# There's a ghost in my bedroom



## Pamela (Apr 21, 2010)

I walked into my bedroom and there it was ...staring at me with big eyes and a gaping mouth ...










Apparently one of my 5 year old twins thought that the lampshade resembled a ghost and he decided that drawing a scary face on it would make it "a little bit spookier".

In case you're wondering if he also drew on the other matching lampshade from the pair ...the answer is no, he smashed that lamp last year.

Kids ...sigh ...gotta love them


----------



## grizadams_7mm (Aug 29, 2011)

LOL kids the best and worst things to happen . Gotta love the little whirl winds


----------



## hlee72ca (Jun 29, 2010)

Looks scary, better looking then Patrick Swayze, R.I.P.


----------



## effox (Apr 21, 2010)

That's hilarious, I used to be a little terror too.

Cheers,
Chris


----------



## Chappy (Apr 21, 2010)

Sure, Pam - blame it on the kids!!!!!  I think it looks awesome!


----------



## H5N1 (Apr 27, 2010)

Hahaha, very creative. Maybe they can color in the eyeballs as well


----------



## rich16 (Mar 25, 2011)

Ha, I feel your pain. My 5 year old genius wrote the alphabet..well, up to "H" on our duvet cover. In permanent marker.. *deep sigh*


----------



## Arcteryx (Nov 23, 2011)

Glad you took the picture - proof to show later on


----------



## Trouble (Apr 27, 2010)

*When my first daughter was 5 she drew on the brand new, I mean just dropped off and put in their place appliences with a Jiffy marker. My other one is 6 and she draws on EVERYTHING.*


----------



## Pamela (Apr 21, 2010)

My twins are quite 'active'  They've also drawn on my computer, fish tank, the cat, duvet, and most of the walls in my house. Last night one of them locked the other one in the closet and tied the knobs closed with a shoe lace, I had to cut it off to get him out 

I couldn't even get mad at him for the lampshade though because it made me laugh  When the lamp is turned on I pretend that I think it's a real ghost & I run screaming out of my room ...they think that's really funny!


----------



## neven (May 15, 2010)

how did the cat light the make over? for us its LCDs, TV, fish tanks, every set of sheets, most walls, carpet, doors, outside of the house, eachother, etc.

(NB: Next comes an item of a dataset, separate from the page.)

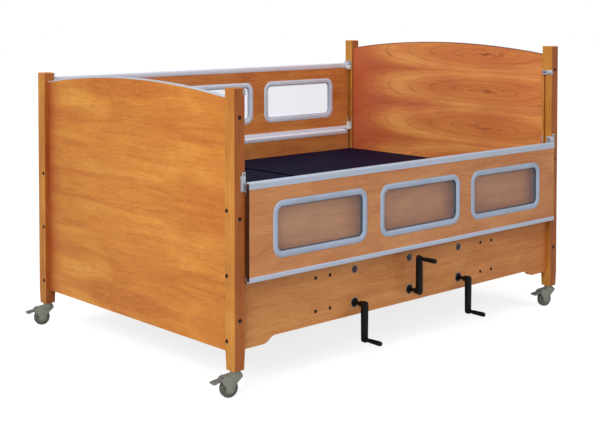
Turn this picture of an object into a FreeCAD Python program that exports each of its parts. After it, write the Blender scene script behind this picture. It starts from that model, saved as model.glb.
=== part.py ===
import FreeCAD, Part
import os
import math
import Sketcher
from FreeCAD import Placement, Rotation, Vector

# Adjustable hospital bed: wooden enclosure frame on four locking casters, sliding windowed
# safety rails, sectional deck on a screw-lifted frame, and three hand cranks.
# Millimetres.  X runs from the foot end to the head end, Y from the crank side (near) to the
# far side, Z up from the floor.  Finished parts are moved so that (origin_x, origin_y) is at 0.

os.makedirs("parts", exist_ok=True)
doc = FreeCAD.newDocument("bed")
sheet = doc.addObject("Spreadsheet::Sheet", "Dims")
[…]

Working with sharpee markers means you forget them in your pocket from time to time, and that is when its drawing on wall hell


----------



## gklaw (May 31, 2010)

That's why we gave ours their own table and each has their own white board in their room. They know where they could draw and where not 

Pretty sure you still love their creativity Pam. You will scream boring if there is no such things to laugh about.


----------



## Pamela (Apr 21, 2010)

neven said:


> how did the cat light the make over? for us its LCDs, TV, fish tanks, every set of sheets, most walls, carpet, doors, outside of the house, eachother, etc.
> 
> Working with sharpee markers means you forget them in your pocket from time to time, and that is when its drawing on wall hell


The cat is 18 years old & I'm pretty sure that she's senile so she actually didn't mind too much. It was just a little bit of green felt pen on her ears & top of her head.

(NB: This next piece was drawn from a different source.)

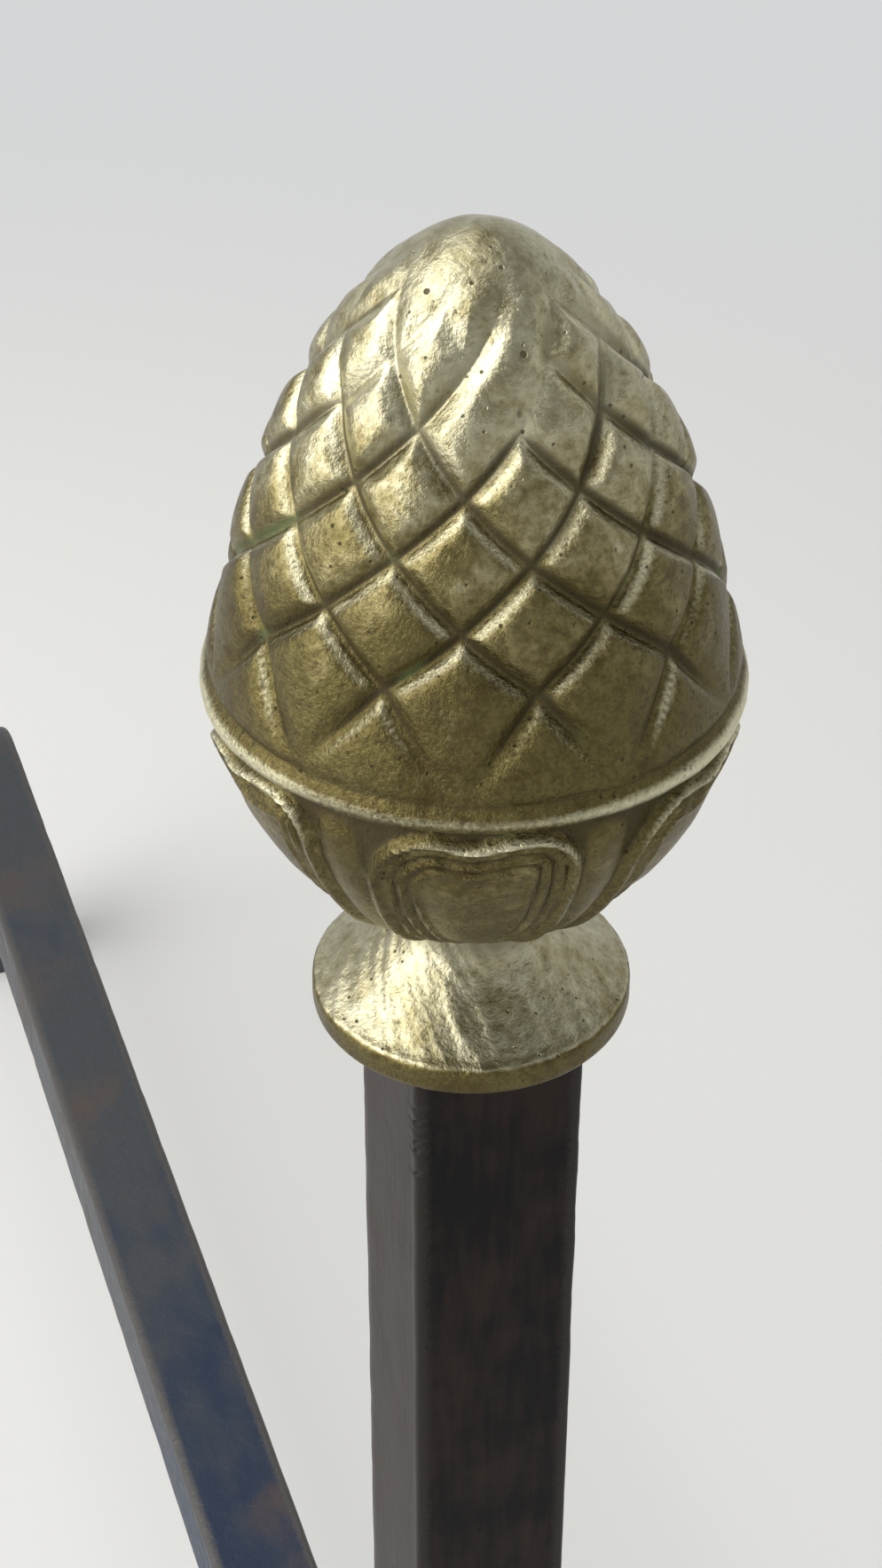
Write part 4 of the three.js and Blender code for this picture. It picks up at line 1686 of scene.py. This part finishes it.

I'm pretty sure that my kids are too scared of me to dare use sharpees! I think that they're even scared to get sharpee ink on themselves because I told them that it will NEVER come off & they believe me 

Yes Gordon, without their 'creativeness' my household would be somewhat dull. I've accepted the fact that once my kids are grown up I'm going to have to renovate my house to fix all of the damage that they've done to it!


----------



## neven (May 15, 2010)

the worst part of being a renter is fixing everything when you move


----------